The geowrap and GCBD provided benefit by keeping the upper layers of the soil relatively dry, while the cement and the cellular confinement systems improved the strength of the road surface and upper layers of the road year round in addition to performing very well during mud season. However, the Windsor road crew found on the cement-stabilized surface that if the grader operator doesn’t adjust the grading procedure the surface of the section comes up in slabs. Thus, cement stabilization may be problematic for a regular town road due to the grading difficulties. The town of Westford did not report any problems with maintenance on the cement-stabilized section, but they had added 4 in. of gravel over the original cement-treated section. The additional cover material may have been enough to prevent lifting during re-grading and other maintenance.

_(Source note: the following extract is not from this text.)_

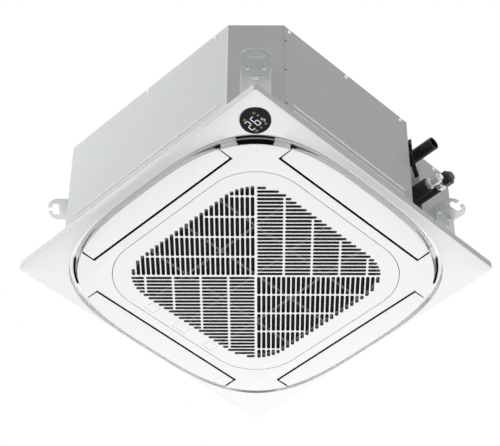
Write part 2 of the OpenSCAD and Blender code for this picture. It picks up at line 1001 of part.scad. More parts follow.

The town of Windsor spends about $2,000 annually on emergency repair of deteriorated sections (2004). Repairing the road on which the study occurred consumes about 30% of their maintenance budget, which can surge by a factor of three in extreme years. This cost includes town labor and equipment to haul material and grade the road surfaces. Material is obtained from a town-owned borrow and not included in the estimate. Accounting for 200 cu yd of material annually at an assumed rate of $5 per cu yd, the annual toll for mud-season repair rises to about $3,000.

These repair costs exclude increased travel-time costs for the maintenance equipment and wear and tear on all vehicles that must travel on these deteriorated sections.